Василиса замерла, оглушенная тишиной и пониманием того, кого только что лишилась, так и не успев сказать самого главного, самого нужного. Вот она детская слепота, мы радуемся родительской заботе, мы пытаемся спорить или принимаем ее, мы злимся, уворачиваемся, но вновь идем и каждый раз думаем, что она будет с нами, всегда. Неизменно. И понимаем, что это не так. Единственное, что остается нам, так это принять потерю. Сохранить и приумножить, чтобы потом отдать всю без остатка уже своим детям.

— Спасибо тебе за все, дедушка, спасибо за мудрость отеческую и любовь. Мне жаль, что я не успела тебе сказать, как дорог ты мне стал.

Она настежь распахнула калитку и нырнула в черную густоту леса.

«Что ж, нужная мне тропа, раз ты существуешь, ложись мне под ноги, пойдем искать Велимира и дорогу домой, там муж, небось, ждет некормленый».

Дорога и впрямь не стала петлять, мерцала во тьме серебристой дымкой. Стелилась ровно и гладко. Наконец в лесной тишине послышались шаги. Грузные, скрипучие, спешные. Василиса нырнула в тень деревьев, прислонилась к стволу, позволяя теням укрыть ее. Привычные к темноте глаза разглядели Велимира. В нем мало осталось человеческих черт, странно, что она не углядела это в прошлый раз.
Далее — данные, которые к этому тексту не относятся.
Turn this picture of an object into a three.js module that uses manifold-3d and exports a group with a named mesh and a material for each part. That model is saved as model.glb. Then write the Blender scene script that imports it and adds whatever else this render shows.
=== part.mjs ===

Исчез отглаженный костюм, обвисли и закрыли нижнюю часть лица некогда завитые усы, торчала в разные стороны растрепанная шевелюра. Грязная, в подтеках крови рубашка-душа вросла в плоть, и было непонятно, где заканчивается кожа мертвяка и начинается полотно. Не снимешь такую, не отстираешь, разве что всего в Смородину окунуть. Василисе мысль понравилась. То, что было при жизни Велимиром, проскочило несколько саженей, потом вернулось, стало крутиться, обнюхивая землю.

— Меня ищешь? — Василиса вышла из тени.

Упир потянул носом воздух.

— Тебя. Нити нет… истончилась, исчезла. Вот она, женская верность. Не успел жених мост перейти, а ты с другим милуешься.

— Угу, пойдем, — Василиса вдруг поняла, что слова Велимира больше не трогают ее. Перегорело все внутри, осыпалось пеплом, да растащилось башмаками. И не смерть Велимира тому виной, а жизнь его и поступки. Хороший врач, неплохой в общем-то человек. Спасая постоянно жизни, он посчитал, что взять две чужие – это небольшая плата за все свершенное добро. Хорошие люди тоже совершают дурные поступки. Только вот не все зло настолько явно корежит душу.

Упир попытался коснуться Василисы, но та отступила на шаг.

— Не надо объятий, пошли.

— Куда? – мертвяк не мог прицепиться к эмоциям и с голоду злился сам.

— Вперед, там журчат воды Смородины.

— Так не терпится увидеть муженька? А ведь он лгал тебе все это время, не веришь, смотри! — Велимир сделал пасс рукой, и Василиса увидела корчму, Огана и незнакомого мужчину в форме поповича. Сердце болезненно сжалось.